See also Klump v. Duffus, 71 F.3d 1368, 1374 (7th Cir.1995) (the “burden is more properly placed on the plaintiff to prove the amount she would have actually collected from the original tortfeasor as an element of her malpractice claim”); Garretson v. Miller, 99 Cal.App.4th 563, 121 Cal.Rptr.2d 317, 323 (2002) (legal malpractice plaintiff must prove that she would have obtained favorable judgment and “that the underlying judgment could have been collected”); Fernandes v. Barrs, 641 So.2d 1371, 1376 (Fla.Dist.Ct.App.1994) (legal malpractice plaintiff must “prove the collectibility of the judgment which would have been obtained in the underlying action but for the attorney's negligence, in order to establish the amount of damages proximately caused by the negligence”); George v. Caton, 93 N.M. 370, 600 P.2d 822, 830 (Ct.App.1979) (legal malpractice plaintiff has burden of proving the “degree of collectibility of such judgment,” which constitutes the “value of the lost claim”); Rorrer v. Cooke, 313 N.C. 338, 329 S.E.2d 355, 361 (1985) (in order to prove “that but for the attorney's negligence plaintiff would not have suffered the loss,” the legal malpractice plaintiff must prove that “[t]he judgment would have been collectible”); Haberer v. Rice, 511 N.W.2d 279, 285 (S.D.1994) (legal malpractice plaintiff must prove he “would not have only prevailed in the underlying claim but that a judgment in the [plaintiff's] favor would have been collectible”); Akin, Gump, Strauss, Hauer & Feld, L.L.P. v. National Dev. and Research Corp., 299 S.W.3d 106, 112 (Tex.2009) (legal malpractice plaintiff must prove amount of damages that would have been collectible).
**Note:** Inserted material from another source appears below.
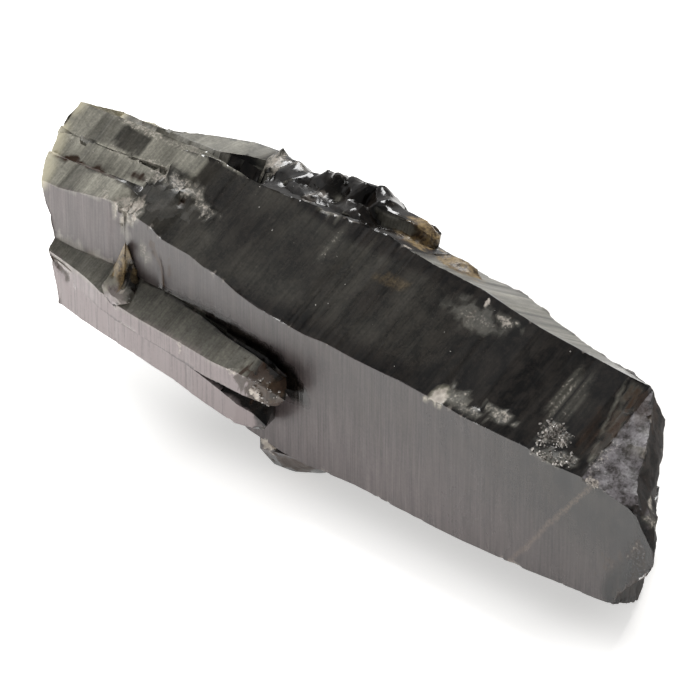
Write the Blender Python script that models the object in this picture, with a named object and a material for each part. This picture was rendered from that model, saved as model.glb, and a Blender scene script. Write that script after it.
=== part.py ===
"""A morion quartz cluster: one long stepped crystal of near-black smoky quartz lying on
its side, with smaller crystals grown on it, all joined in one stone.

Sizes are in millimetres in the stone's own frame: X runs along the long crystal from its
old root to its broken tip, Y = 0 is its big front face, Z = 0 is that face's lower edge.
The finished stone is moved so that the flat strip it rests on lies at the origin.
"""

import math
import random

import bmesh
import bpy
from mathutils import Vector

MM = 0.001

# Driving sizes
FLOOR_Z = -5.6
REST_POINT = Vector((60.0, 10.4, FLOOR_Z))
AXIS_Y = 12.0
AXIS_Z = 10.0
FRONT_REACH = 12.0
BACK_REACH = 12.7
UNDER_BACK_REACH = 13.4

# A quartz prism's faces stand 60 degrees apart.
FACE_STEP = math.radians(60)
COS_FACE = math.cos(FACE_STEP)
SIN_FACE = math.sin(FACE_STEP)
UPPER_FACE_SLOPE = math.tan(math.radians(30))

STONE_COLOUR = (0.016, 0.013, 0.011, 1.0)
STONE_ROUGHNESS = 0.12
QUARTZ_IOR = 1.544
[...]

Accordingly, I dissent from that part of the Court's opinion placing upon the legal malpractice defendant the burden of proving the uncollectibility of any judgment the plaintiff would have obtained on a lost claim. This Court should not abandon the long-standing rule in Virginia that the plaintiff bears the burden of proving the amount of actual injury caused by the attorney's malpractice.